▸ **Exercise instructions**
Examine the entries and show every line in which the word "from" is found.

[Records]
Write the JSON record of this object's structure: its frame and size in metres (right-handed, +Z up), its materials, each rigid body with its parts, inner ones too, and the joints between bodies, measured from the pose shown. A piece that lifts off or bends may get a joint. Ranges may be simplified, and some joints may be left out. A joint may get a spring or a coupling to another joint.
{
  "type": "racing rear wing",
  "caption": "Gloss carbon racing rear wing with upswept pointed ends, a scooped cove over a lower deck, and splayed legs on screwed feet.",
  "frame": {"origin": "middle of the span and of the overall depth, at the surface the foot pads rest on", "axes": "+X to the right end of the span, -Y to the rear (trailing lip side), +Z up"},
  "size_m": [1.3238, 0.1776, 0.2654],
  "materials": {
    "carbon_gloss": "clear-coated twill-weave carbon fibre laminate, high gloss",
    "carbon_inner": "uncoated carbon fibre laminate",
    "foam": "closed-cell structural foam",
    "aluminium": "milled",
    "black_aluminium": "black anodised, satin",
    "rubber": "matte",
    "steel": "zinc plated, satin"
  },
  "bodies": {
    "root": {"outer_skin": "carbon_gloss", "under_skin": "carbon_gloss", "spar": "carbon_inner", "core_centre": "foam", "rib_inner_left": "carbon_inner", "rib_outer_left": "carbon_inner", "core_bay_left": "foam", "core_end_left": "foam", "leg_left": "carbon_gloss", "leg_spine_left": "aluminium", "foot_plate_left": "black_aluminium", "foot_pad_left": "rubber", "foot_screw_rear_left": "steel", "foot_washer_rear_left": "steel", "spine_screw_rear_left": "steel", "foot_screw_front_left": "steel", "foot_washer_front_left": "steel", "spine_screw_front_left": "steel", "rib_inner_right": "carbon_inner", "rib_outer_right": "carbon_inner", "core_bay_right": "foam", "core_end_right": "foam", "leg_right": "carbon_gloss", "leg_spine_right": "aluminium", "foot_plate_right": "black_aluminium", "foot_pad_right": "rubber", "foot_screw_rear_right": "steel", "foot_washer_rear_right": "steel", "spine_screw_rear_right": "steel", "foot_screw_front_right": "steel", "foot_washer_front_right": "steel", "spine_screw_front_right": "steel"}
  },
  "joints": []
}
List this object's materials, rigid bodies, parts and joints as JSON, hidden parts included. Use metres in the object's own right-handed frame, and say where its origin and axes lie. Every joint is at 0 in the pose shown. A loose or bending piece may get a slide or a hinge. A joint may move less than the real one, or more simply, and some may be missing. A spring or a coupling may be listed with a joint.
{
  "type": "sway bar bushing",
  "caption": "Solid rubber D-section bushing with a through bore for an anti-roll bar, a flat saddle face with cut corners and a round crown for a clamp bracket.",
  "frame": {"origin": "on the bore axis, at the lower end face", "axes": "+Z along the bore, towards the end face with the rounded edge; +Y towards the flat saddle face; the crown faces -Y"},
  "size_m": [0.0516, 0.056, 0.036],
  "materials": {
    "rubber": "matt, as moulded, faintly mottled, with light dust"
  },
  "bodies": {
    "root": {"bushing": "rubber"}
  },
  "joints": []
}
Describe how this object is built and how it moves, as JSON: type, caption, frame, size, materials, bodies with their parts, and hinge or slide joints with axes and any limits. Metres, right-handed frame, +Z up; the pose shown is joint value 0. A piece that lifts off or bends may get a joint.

---

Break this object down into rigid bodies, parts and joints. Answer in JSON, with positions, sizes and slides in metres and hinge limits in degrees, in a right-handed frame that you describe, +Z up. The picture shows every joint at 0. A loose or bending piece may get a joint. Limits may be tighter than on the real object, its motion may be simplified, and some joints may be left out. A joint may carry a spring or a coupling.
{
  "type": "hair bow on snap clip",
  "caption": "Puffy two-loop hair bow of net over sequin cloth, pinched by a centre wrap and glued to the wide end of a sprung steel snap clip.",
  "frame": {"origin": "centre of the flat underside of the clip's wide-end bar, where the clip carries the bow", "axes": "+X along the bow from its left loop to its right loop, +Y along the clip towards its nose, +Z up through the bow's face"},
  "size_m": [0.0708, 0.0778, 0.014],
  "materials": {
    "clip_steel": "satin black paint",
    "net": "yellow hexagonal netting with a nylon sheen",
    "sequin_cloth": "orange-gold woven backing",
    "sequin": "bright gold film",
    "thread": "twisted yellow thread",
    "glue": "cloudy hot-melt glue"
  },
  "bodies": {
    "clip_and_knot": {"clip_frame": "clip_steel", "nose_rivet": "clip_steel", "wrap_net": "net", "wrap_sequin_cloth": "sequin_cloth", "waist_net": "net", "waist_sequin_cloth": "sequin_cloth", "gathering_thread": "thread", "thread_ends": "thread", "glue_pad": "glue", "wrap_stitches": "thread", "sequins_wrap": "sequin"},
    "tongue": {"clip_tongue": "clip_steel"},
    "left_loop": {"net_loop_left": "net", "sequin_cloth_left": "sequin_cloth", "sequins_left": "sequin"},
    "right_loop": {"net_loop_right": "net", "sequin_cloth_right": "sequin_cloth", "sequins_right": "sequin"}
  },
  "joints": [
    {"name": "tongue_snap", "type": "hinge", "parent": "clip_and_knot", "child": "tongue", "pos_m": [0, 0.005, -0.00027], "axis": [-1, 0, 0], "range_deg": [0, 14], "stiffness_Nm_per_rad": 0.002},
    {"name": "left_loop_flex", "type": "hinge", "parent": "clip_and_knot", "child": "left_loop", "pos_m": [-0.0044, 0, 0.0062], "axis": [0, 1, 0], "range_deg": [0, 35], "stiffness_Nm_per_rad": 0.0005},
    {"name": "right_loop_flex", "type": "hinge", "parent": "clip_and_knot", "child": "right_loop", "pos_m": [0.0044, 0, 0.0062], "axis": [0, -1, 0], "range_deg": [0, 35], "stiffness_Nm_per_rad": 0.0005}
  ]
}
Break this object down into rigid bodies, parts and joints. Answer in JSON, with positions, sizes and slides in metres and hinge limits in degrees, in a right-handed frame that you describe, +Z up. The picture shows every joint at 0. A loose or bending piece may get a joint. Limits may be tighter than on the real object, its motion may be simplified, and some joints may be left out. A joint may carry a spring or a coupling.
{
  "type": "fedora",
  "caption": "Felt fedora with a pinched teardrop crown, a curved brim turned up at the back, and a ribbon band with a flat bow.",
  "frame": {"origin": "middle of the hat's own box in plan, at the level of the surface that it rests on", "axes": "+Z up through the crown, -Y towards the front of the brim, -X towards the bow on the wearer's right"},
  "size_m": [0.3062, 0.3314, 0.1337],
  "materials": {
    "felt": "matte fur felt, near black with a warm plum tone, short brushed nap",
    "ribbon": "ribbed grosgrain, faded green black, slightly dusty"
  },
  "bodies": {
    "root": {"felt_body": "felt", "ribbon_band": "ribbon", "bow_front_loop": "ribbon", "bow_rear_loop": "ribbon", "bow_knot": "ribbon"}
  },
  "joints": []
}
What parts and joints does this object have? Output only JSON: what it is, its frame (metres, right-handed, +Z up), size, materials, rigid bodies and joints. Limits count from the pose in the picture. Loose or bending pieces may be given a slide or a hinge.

* * *

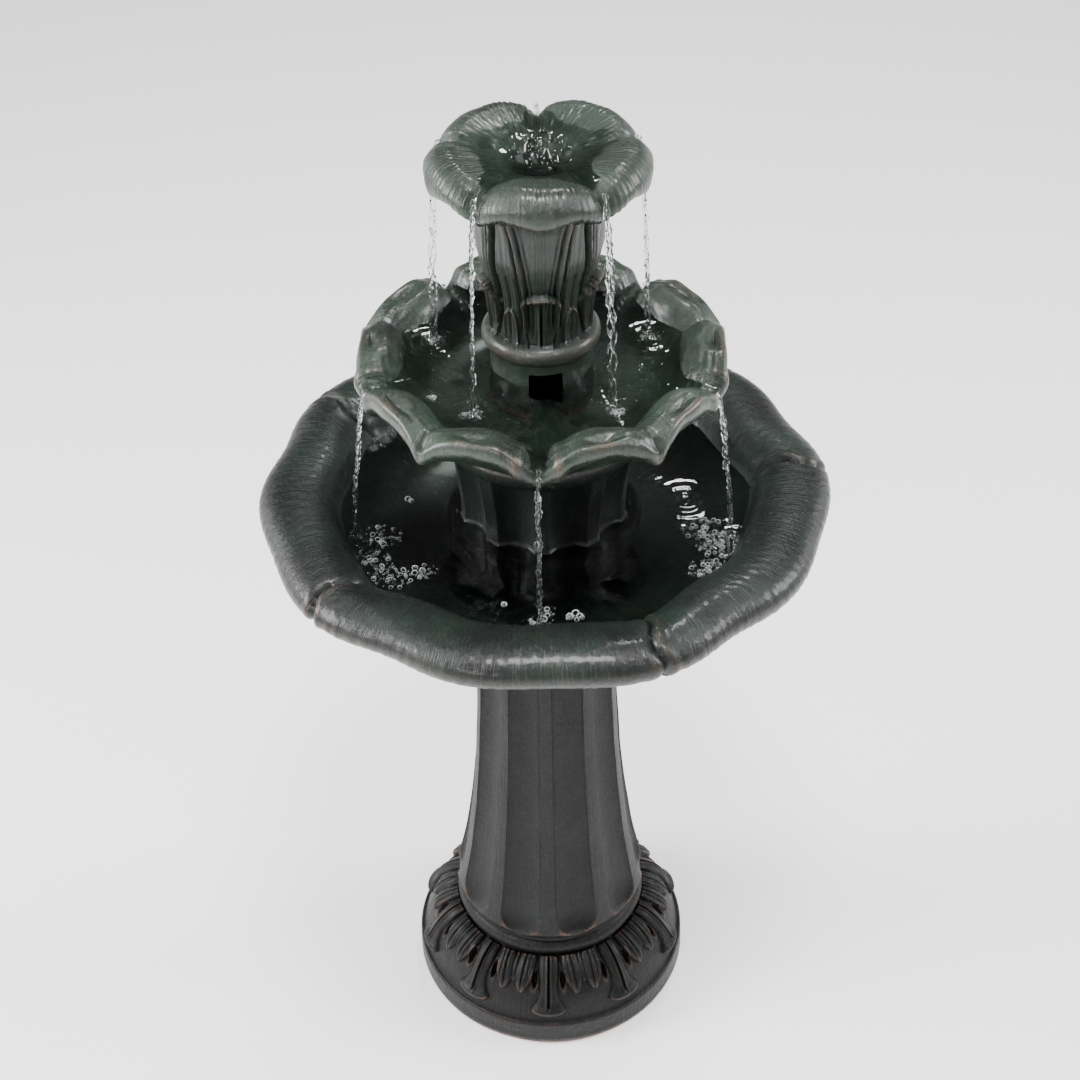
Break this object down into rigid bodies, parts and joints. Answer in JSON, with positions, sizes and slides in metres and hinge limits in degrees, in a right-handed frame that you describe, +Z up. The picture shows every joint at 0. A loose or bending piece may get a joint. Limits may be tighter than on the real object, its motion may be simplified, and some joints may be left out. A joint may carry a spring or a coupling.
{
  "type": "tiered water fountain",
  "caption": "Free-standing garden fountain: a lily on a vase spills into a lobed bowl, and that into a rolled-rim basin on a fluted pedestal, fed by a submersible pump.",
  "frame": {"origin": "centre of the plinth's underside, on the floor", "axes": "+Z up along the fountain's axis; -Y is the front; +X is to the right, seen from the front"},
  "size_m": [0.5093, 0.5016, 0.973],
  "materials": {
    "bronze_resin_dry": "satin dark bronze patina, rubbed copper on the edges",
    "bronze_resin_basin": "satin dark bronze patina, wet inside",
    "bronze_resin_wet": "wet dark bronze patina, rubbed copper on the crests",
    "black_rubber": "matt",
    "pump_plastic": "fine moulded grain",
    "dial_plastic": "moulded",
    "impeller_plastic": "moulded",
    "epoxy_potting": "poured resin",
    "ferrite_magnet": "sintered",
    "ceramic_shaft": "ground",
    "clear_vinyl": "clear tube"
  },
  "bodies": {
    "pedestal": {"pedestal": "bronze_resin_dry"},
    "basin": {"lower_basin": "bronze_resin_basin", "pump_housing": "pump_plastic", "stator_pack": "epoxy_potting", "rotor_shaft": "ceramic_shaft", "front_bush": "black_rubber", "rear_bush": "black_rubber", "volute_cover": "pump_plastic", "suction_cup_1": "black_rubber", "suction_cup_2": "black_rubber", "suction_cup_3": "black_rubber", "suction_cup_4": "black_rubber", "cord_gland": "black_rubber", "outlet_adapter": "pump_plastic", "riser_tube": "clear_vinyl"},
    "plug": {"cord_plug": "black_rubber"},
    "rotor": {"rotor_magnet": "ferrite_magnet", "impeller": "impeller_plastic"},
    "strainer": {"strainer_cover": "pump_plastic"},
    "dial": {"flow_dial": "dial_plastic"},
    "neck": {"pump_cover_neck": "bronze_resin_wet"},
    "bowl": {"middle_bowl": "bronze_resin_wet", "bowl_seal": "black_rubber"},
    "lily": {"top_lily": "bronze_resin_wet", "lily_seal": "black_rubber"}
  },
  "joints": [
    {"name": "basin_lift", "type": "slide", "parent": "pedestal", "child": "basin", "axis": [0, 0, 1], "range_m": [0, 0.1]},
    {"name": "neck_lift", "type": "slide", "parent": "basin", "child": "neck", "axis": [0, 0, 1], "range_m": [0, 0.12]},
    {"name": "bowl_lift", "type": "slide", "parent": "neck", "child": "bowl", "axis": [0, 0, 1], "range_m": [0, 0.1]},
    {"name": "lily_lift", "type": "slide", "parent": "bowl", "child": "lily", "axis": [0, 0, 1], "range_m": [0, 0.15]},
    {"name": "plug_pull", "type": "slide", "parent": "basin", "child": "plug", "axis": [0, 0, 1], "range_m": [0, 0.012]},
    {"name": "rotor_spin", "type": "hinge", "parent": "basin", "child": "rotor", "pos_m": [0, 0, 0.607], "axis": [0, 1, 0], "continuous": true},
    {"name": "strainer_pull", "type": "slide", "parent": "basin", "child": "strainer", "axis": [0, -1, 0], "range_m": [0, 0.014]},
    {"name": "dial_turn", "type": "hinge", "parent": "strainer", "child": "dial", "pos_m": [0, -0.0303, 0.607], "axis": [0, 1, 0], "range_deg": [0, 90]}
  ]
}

▸ **Written answer**
Write the JSON record of this object's structure: its frame and size in metres (right-handed, +Z up), its materials, each rigid body with its parts, inner ones too, and the joints between bodies, measured from the pose shown. A piece that lifts off or bends may get a joint. Ranges may be simplified, and some joints may be left out. A joint may get a spring or a coupling to another joint.
  "frame": {"origin": "centre of the flat underside of the clip's wide-end bar, where the clip carries the bow", "axes": "+X along the bow from its left loop to its right loop, +Y along the clip towards its nose, +Z up through the bow's face"},
What parts and joints does this object have? Output only JSON: what it is, its frame (metres, right-handed, +Z up), size, materials, rigid bodies and joints. Limits count from the pose in the picture. Loose or bending pieces may be given a slide or a hinge.
  "frame": {"origin": "centre of the plinth's underside, on the floor", "axes": "+Z up along the fountain's axis; -Y is the front; +X is to the right, seen from the front"},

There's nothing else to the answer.